Abstract

Anastasia Tsvetayeva was a Russian writer, poet and memoirist. She started to write earlier than her younger sister Marina Tsvetayeva. Although Anastasia Tsvetaeva published several stories in the 1910s, she was not a representative of any leading literary association or group. She worked as a teacher of English, and a librarian in the Moscow Museum of Fine Arts. She also translated literary and philosophical works from French, English and German. Living in Moscow, Tsvetaeva was not fundamentally involved in politics, giving time and energy to creative work. However, the religious nature of her works made her unreliable in the eyes of the official authorities. She was arrested twice. During the second arrest in 1937, all her writings were confiscated and destroyed by NKVD. On the far-fetched charge Tsvetaeva was sent to Siberia.
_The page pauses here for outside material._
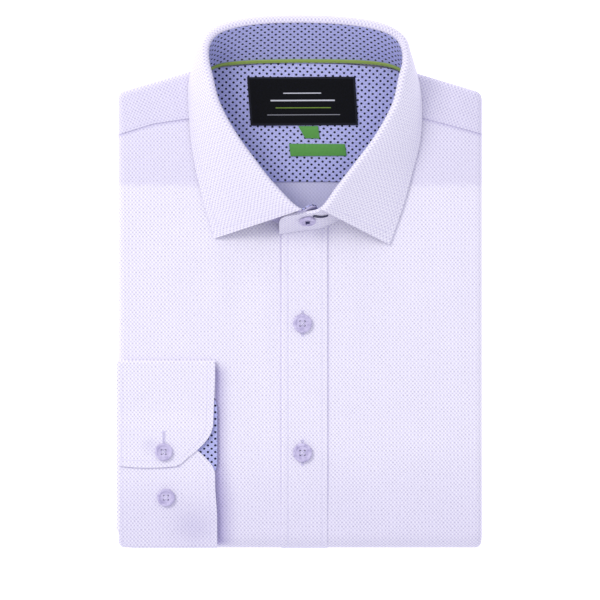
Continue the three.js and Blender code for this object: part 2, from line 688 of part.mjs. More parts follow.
// What fills the lobes, the thin layers between them, those above the hem, and a heart of
// flat cloth that joins them
function foldedLayers() {
  const hemmed = plate(hemOutline(SEAM_GAP), -FAR, MID_HEIGHT);
  const heart = plate(
    insetOutline(PLAIN_OUTLINE, SIDE_RETURN + LAP, FOLD_AXIS_Y - LOBE_RADIUS + LAP),
    HEART_BOTTOM, NECK_FLOOR + LAP);
  let layers = lobe(CLOTH + SEAM_GAP, -SEAM_GAP).add(heart);
  HIDDEN_LAYERS.forEach(({ inset, low, high, bottom, aboveHem }) => {
    const layer = roundedSlab(FULL_OUTLINE, inset, low, high, bottom);
    layers = layers.add(aboveHem ? layer.subtract(hemmed) : layer);
  });
  const sleeveSpace = SLEEVE_CLOTH / 2 + SEAM_GAP;
  return layers
    .subtract(block(-RECESS_HALF, RECESS_HALF, RECESS_FRONT_Y, FAR, NECK_FLOOR, FAR))
    .subtract(wall(sleeveGrid(SEAM_GAP), sleeveSpace, -sleeveSpace));
}

// Assembly

const shirt = new THREE.Group();

function addSolid(name, solid, material) {
  const mesh = new THREE.Mesh(toGeometry(solid.simplify(SLIVER)), material);
  mesh.name = name;
  shirt.add(mesh);
  return mesh;
}

const standInner = STAND_HALF_GAP + STAND_CLOTH;
const leafHalf = LEAF_CLOTH / 2;
const cuffHalf = CUFF_CLOTH / 2;

addSolid('folded_layers', foldedLayers(), inside);
addSolid('front_left', frontLeft, shirting);
addSolid('front_right', frontRight, shirting);
addSolid('placket', placket(), shirting);
addSolid('yoke', yoke, shirting);

const liningArea = plate(insetOutline(FULL_OUTLINE, LINING_INSET), LINING_BOTTOM, LINING_TOP);
addSolid('yoke_lining', liningArea.intersect(
  block(-LINING_HALF_WIDTH, LINING_HALF_WIDTH, LINING_HEM, FAR, 0, FAR)), dotted);
addSolid('back', block(-LINING_HALF_WIDTH, LINING_HALF_WIDTH, BACK_LOWER_EDGE,
  LINING_HEM - SEAM_GAP, LINING_BOTTOM, LINING_TOP), inside);

addSolid('collar_stand', wall(standGrid(0, LAST_STATION), -STAND_HALF_GAP, -standInner), shirting);
addSolid('collar_stand_facing', wall(standGrid(0, LAST_STATION), STAND_HALF_GAP, standInner), dotted);
addSolid('collar_leaf', wall(leafGrid(), leafHalf, -leafHalf), shirting);
addSolid('neck_tape', wall(standGrid(TAPE_FIRST_STATION, TAPE_LAST_STATION, TAPE_WIDTH),
  standInner + SEAM_GAP, standInner + SEAM_GAP + TAPE_CLOTH), green);

[
  ['label_main', LABEL_MAIN, black],
  ['label_size', LABEL_SIZE, green],
  ['label_fit', LABEL_FIT, green],
].forEach(([name, outline, material]) => {
  addSolid(name, plate(outline, LABEL_BOTTOM, LABEL_BOTTOM + LABEL_CLOTH), material);
});

addSolid('sleeve', wall(sleeveGrid(0), SLEEVE_CLOTH / 2, -SLEEVE_CLOTH / 2), shirting);
addSolid('cuff', wall(cuffGrid(), cuffHalf, -cuffHalf), shirting);
addSolid('cuff_facing', block(
  CUFF_LEFT + CUFF_FACING_INSET, CUFF_FACING_RIGHT,
  CUFF_BOTTOM_Y + CUFF_FACING_INSET, CUFF_TOP_Y - CUFF_FACING_INSET,
  CUFF_FACING_Z - cuffHalf, CUFF_FACING_Z + cuffHalf), dotted);

const placketTop = STACK_HEIGHT + PLACKET_RAISE + SEAM_GAP;
[
  ['button_front_1', FRONT_BUTTON, [BUTTON_LINE, -27.5, placketTop]],
  ['button_front_2', FRONT_BUTTON, [BUTTON_LINE, -115.3, placketTop]],
  ['button_cuff_1', CUFF_BUTTON, [-92.3, -114.5, CUFF_OVER_Z + cuffHalf + SEAM_GAP]],
  ['button_cuff_2', CUFF_BUTTON, [-90.8, -145.5, CUFF_UNDER_Z + cuffHalf + SEAM_GAP]],
].forEach(([name, size, place]) => {
  addSolid(name, button(size), plastic).position.set(...place);
});

// The collar button sits on the outer face of the stand's over end
const { seam: buttonSeam, top: buttonTop } = standAt(COLLAR_BUTTON_STATION);
const standUp = new THREE.Vector3().subVectors(buttonTop, buttonSeam).normalize();
const standAlong = standSeam.getTangent(COLLAR_BUTTON_STATION / LAST_STATION);
const standOut = new THREE.Vector3().crossVectors(standUp, standAlong).normalize();
const collarButton = addSolid('button_collar', button(COLLAR_BUTTON), plastic);
collarButton.position.copy(buttonSeam).lerp(buttonTop, COLLAR_BUTTON_HEIGHT)
  .addScaledVector(standOut, standInner + SEAM_GAP);
collarButton.quaternion.setFromUnitVectors(new THREE.Vector3(0, 0, 1), standOut);

// The origin is the middle of the underside of the whole shirt
const bounds = new THREE.Box3().setFromObject(shirt, true);
const middle = bounds.getCenter(new THREE.Vector3());
shirt.position.set(-middle.x, -middle.y, -bounds.min.z);

export default shirt;
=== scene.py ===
# A long sleeve dress shirt, folded flat as for a shelf, with its collar standing open.
# Tables are in millimetres in the shirt's own frame: +X to the right of the shirt as it lies,
# +Y towards the collar, +Z up from the surface that it lies on.

import math

import bpy
import numpy as np
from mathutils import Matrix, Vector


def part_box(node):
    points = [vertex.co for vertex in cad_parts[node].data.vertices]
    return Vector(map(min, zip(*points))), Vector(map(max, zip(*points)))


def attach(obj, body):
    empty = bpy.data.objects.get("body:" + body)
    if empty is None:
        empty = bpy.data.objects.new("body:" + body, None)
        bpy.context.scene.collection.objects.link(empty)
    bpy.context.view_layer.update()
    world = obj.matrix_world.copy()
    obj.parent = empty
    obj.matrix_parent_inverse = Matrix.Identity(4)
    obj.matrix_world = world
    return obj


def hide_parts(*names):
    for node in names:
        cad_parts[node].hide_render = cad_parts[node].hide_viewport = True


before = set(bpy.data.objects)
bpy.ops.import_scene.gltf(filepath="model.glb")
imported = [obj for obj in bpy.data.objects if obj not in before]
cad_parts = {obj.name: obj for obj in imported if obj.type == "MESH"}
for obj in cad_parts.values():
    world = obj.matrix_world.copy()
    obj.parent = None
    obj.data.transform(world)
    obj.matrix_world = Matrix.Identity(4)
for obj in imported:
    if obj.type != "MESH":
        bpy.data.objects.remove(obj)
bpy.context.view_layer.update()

MM = 0.001


def table(columns, *rows):
    """Rows with named columns. A row may leave out its last ones."""
    return [dict(zip(columns, row)) for row in rows]


def column(rows, name):
    return [row[name] for row in rows]


# Folded body
HALF_WIDTH = 124
FOLD_AXIS_Y = -171
STACK_HEIGHT = 20
MID_HEIGHT = STACK_HEIGHT / 2
LOBE_GAP = 1.6
LOBE_RADIUS = (MID_HEIGHT - LOBE_GAP) / 2
LOBE_MIDDLE = LOBE_GAP + LOBE_RADIUS
BODY_CLOTH = 0.7
RETURN_WIDTH = 14
UNDERLAP = 3
UNDERLAP_DROP = 0.35
TAIL_START = FOLD_AXIS_Y - math.pi * MID_HEIGHT

# Right half of the body's outline from the side fold up to the back of the neck
SHOULDER_OUTLINE = table(
    ("x", "y"),
    (124, 127.5),
    (122.4, 130.2),
    (60, 148.8),
    (30, 151.6),
    (0, 152.5),
)

# Seam where the yoke meets the fronts
YOKE_SEAM = table(
    ("x", "y"),
    (-140, 96),
    (-122.4, 101.3),
    (-99.6, 108.3),
    (-78.3, 111.5),
    (-50, 114),
    (50, 115.5),
    (82.7, 112.5),
    (119.9, 102.5),
    (140, 97),
)

# Placket
PLACKET_LEFT = -12.6
PLACKET_RIGHT = 18.8
PLACKET_RAISE = 0.6
PLACKET_CLOTH = 0.5
PLACKET_STITCHES = [
    {"edge": PLACKET_LEFT, "x": PLACKET_LEFT + 4.6},
    {"edge": PLACKET_RIGHT, "x": PLACKET_RIGHT - 3.6},
]
WELT_HEIGHT = 0.22
WELT_WIDTH = 1.5
# The stitching sinks into the placket, and the cloth is painted darker along it as shade in the
# dent
STITCH_SINK = {"depth": 0.2, "half_width": 0.5, "painted_shade": 0.08}
PLACKET_ROUND = {"drop": 0.3, "reach": 0.5}
PLACKET_EDGE_COLUMNS = np.array([0, 0.12, 0.3, 0.6])
PLACKET_COLUMNS = 60

# Shirt tail
HEM_CENTRE = 80
HEM_SIDE = 30

# Inside of the neck
LINING_TOP = 16.5
LINING_CLOTH = 0.6
LINING_HALF_WIDTH = 77.5
LINING_HEM = 69.1
LINING_BACK_Y = 150.2
LINING_INSET = 2.5
LINING_RISE = {"from": 132, "to": LINING_BACK_Y, "height": 1.2}
LINING_TURN = math.radians(-2)
LINING_GRID = (90, 56)
BACK_LOWER_EDGE = 22.5
BACK_DROP = 0.85
BACK_LAP = 2
BACK_CLOTH = 0.5
BACK_GRID = (60, 30)

# Shift from the shirt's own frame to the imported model's, in millimetres
front_low, front_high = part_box("front_right")
SHIFT = np.array([
    front_high.x / MM - HALF_WIDTH,
    front_low.y / MM - (FOLD_AXIS_Y - MID_HEIGHT),
    0,
])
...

While in the camp, at the age of forty-one, Tsvetaeva started writing poems, first in English, and then in Russian. Her only book of poetry Moi edinstvenny sbornik (My Only Collection) was published posthumously in 1995. Tsvetaeva wrote about twelve poems in English. Seven of them – “Maturity,” “Twins,” “My Fate,” “A Dream,” “To Raya,” “A portrait attempt” and “To Thomas Caryle” – are included in her collection of poems. Tsvetaeva’s four-page poem “Twins,” which was also translated by the author into Russian, praises Joseph Conrad’s novella Typhoon (1902) and Aleksandr Grin’s adventure novel Scarlet Sails (Алые паруса 1923). Except the fact that both writers had Polish ancestors, they were fascinated by the beauty and mightiness of the ocean. Life at sea, perceived as the embodiment of freedom, is something both Conrad and Grin longed for. The sea also occupies a central place in Typhoon and Scarlet Sails. The characters in both stories also struggle with adversities of fate and water – one of the most powerful elements of nature.